WORK TO COMPLETE
In the entries below, the lines from the one with "const turn = (i / sides) * 2 * Math.PI;" through the one with "cad_parts[node].hide_render = cad_parts[node].hide_viewport" are to be copied exactly; both ends count.

PROVIDED ENTRIES
----
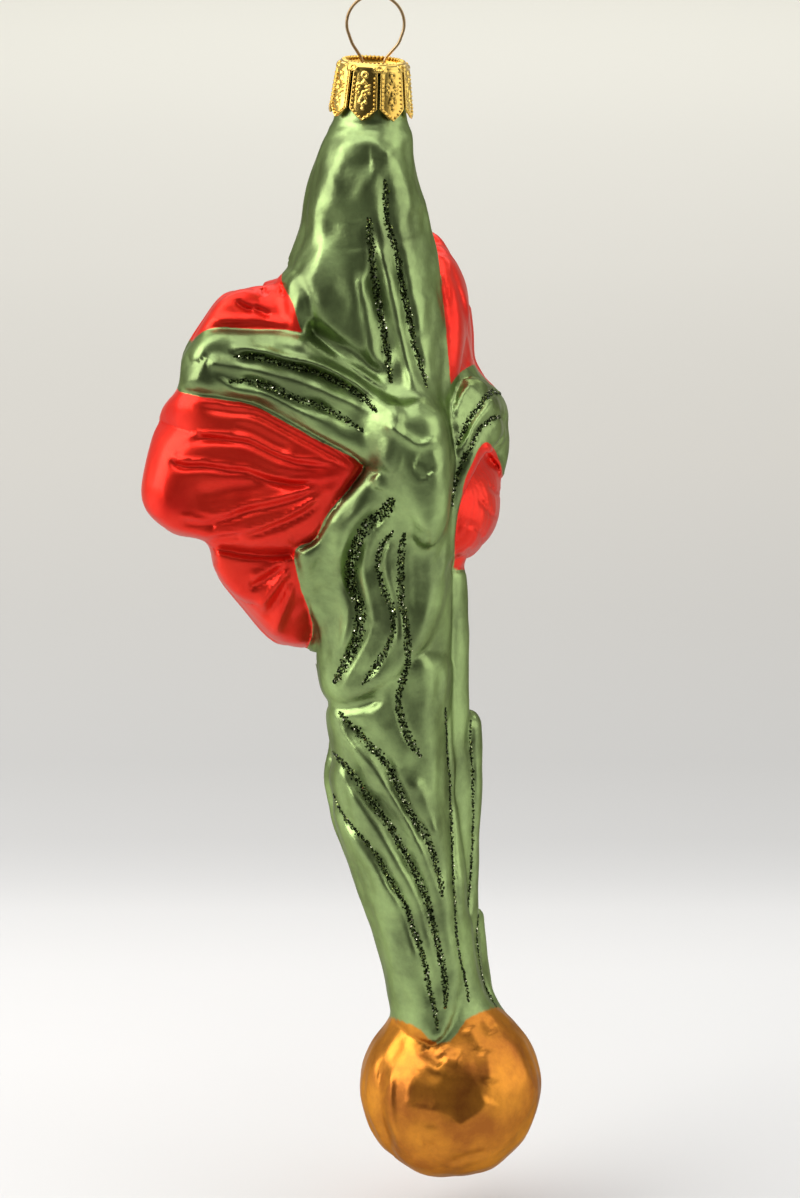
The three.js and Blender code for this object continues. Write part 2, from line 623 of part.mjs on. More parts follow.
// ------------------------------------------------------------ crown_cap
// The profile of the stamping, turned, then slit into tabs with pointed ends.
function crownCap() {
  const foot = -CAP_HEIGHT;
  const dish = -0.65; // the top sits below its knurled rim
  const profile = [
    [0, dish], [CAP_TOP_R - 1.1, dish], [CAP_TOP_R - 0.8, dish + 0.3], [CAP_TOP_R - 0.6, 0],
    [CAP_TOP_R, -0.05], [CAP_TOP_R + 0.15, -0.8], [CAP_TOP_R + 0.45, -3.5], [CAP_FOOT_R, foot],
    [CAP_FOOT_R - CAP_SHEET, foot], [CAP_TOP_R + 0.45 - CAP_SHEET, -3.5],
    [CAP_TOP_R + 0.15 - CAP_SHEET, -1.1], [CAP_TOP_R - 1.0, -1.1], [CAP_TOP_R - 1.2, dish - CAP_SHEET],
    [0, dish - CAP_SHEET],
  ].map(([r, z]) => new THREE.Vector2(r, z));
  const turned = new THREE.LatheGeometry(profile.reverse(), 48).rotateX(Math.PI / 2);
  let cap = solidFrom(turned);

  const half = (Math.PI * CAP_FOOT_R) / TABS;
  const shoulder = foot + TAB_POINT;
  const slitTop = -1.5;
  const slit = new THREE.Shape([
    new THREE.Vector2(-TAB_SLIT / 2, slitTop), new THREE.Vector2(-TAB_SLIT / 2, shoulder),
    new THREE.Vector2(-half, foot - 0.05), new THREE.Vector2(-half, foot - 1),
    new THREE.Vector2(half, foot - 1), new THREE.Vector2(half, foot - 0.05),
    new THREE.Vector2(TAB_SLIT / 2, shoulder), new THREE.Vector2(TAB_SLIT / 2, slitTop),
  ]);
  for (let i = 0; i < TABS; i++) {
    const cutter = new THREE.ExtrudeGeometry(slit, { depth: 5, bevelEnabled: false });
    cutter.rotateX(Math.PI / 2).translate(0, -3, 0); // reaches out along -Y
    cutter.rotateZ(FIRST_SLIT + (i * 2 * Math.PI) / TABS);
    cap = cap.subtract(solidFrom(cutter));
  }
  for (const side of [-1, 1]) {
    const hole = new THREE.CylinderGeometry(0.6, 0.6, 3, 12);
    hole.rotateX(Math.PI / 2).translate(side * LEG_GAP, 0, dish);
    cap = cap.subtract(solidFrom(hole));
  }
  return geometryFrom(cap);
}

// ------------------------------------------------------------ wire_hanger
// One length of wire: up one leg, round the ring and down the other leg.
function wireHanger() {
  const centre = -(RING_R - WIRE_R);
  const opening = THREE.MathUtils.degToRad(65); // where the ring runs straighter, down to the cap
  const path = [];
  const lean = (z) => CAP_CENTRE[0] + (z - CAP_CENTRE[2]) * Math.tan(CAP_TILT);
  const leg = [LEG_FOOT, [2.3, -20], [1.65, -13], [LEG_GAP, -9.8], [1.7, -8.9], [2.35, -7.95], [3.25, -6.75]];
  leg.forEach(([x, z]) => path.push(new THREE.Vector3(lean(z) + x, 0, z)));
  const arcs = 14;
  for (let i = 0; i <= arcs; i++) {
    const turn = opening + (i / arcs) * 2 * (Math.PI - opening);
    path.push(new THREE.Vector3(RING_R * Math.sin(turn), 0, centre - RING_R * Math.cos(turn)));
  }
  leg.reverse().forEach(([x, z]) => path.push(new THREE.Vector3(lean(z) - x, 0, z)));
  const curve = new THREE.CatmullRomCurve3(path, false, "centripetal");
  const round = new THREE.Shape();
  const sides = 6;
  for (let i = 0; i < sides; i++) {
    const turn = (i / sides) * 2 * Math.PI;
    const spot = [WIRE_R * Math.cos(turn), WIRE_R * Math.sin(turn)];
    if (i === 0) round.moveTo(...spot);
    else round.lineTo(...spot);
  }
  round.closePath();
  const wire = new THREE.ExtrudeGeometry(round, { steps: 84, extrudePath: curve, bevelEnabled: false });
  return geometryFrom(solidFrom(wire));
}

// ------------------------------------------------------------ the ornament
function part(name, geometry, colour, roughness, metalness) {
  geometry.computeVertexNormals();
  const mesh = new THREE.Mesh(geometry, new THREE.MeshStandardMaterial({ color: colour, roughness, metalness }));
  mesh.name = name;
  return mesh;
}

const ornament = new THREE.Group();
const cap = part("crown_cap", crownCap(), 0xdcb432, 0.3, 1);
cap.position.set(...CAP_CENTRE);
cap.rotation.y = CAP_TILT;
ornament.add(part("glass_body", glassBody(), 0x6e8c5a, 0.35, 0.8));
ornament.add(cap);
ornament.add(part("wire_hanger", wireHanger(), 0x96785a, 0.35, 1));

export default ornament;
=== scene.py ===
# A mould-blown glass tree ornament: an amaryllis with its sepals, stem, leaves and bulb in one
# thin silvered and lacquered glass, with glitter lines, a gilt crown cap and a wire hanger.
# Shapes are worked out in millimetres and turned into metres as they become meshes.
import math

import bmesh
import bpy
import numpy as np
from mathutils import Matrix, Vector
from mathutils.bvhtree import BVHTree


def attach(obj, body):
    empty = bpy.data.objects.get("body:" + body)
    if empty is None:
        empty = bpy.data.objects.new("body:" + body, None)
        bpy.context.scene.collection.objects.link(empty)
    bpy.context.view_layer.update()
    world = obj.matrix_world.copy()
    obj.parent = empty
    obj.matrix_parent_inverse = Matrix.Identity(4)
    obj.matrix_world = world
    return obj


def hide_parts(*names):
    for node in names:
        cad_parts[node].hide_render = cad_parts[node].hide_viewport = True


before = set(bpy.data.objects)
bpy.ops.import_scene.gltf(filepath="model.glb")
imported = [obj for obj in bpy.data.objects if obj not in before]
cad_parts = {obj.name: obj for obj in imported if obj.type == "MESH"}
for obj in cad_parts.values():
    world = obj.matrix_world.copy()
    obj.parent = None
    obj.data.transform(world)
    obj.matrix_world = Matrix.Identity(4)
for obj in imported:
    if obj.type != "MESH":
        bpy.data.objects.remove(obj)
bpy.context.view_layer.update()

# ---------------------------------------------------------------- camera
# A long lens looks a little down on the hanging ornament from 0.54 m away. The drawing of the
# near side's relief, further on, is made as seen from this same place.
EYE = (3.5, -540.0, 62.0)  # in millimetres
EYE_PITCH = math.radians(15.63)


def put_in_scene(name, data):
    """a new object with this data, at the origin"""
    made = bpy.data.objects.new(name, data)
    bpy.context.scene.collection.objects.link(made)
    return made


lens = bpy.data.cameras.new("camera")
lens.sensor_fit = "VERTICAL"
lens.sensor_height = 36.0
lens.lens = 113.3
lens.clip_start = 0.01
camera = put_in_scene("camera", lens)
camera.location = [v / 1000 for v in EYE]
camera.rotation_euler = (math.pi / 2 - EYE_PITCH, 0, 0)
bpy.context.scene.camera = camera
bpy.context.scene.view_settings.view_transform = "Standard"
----
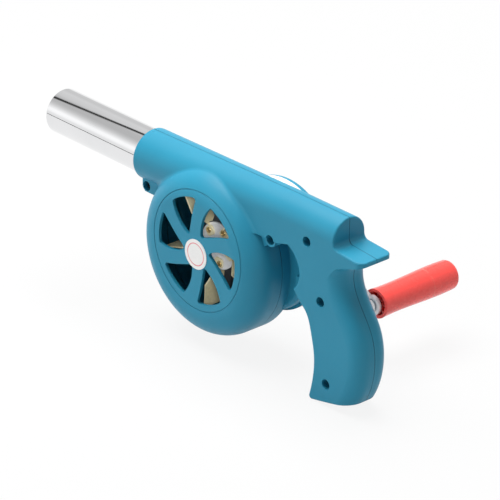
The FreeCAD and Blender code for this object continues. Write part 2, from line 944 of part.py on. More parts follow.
----
SOLUTION
    const turn = (i / sides) * 2 * Math.PI;
    const spot = [WIRE_R * Math.cos(turn), WIRE_R * Math.sin(turn)];
    if (i === 0) round.moveTo(...spot);
    else round.lineTo(...spot);
  }
  round.closePath();
  const wire = new THREE.ExtrudeGeometry(round, { steps: 84, extrudePath: curve, bevelEnabled: false });
  return geometryFrom(solidFrom(wire));
}

// ------------------------------------------------------------ the ornament
function part(name, geometry, colour, roughness, metalness) {
  geometry.computeVertexNormals();
  const mesh = new THREE.Mesh(geometry, new THREE.MeshStandardMaterial({ color: colour, roughness, metalness }));
  mesh.name = name;
  return mesh;
}

const ornament = new THREE.Group();
const cap = part("crown_cap", crownCap(), 0xdcb432, 0.3, 1);
cap.position.set(...CAP_CENTRE);
cap.rotation.y = CAP_TILT;
ornament.add(part("glass_body", glassBody(), 0x6e8c5a, 0.35, 0.8));
ornament.add(cap);
ornament.add(part("wire_hanger", wireHanger(), 0x96785a, 0.35, 1));

export default ornament;
=== scene.py ===
# A mould-blown glass tree ornament: an amaryllis with its sepals, stem, leaves and bulb in one
# thin silvered and lacquered glass, with glitter lines, a gilt crown cap and a wire hanger.
# Shapes are worked out in millimetres and turned into metres as they become meshes.
import math

import bmesh
import bpy
import numpy as np
from mathutils import Matrix, Vector
from mathutils.bvhtree import BVHTree


def attach(obj, body):
    empty = bpy.data.objects.get("body:" + body)
    if empty is None:
        empty = bpy.data.objects.new("body:" + body, None)
        bpy.context.scene.collection.objects.link(empty)
    bpy.context.view_layer.update()
    world = obj.matrix_world.copy()
    obj.parent = empty
    obj.matrix_parent_inverse = Matrix.Identity(4)
    obj.matrix_world = world
    return obj


def hide_parts(*names):
    for node in names:
        cad_parts[node].hide_render = cad_parts[node].hide_viewport = True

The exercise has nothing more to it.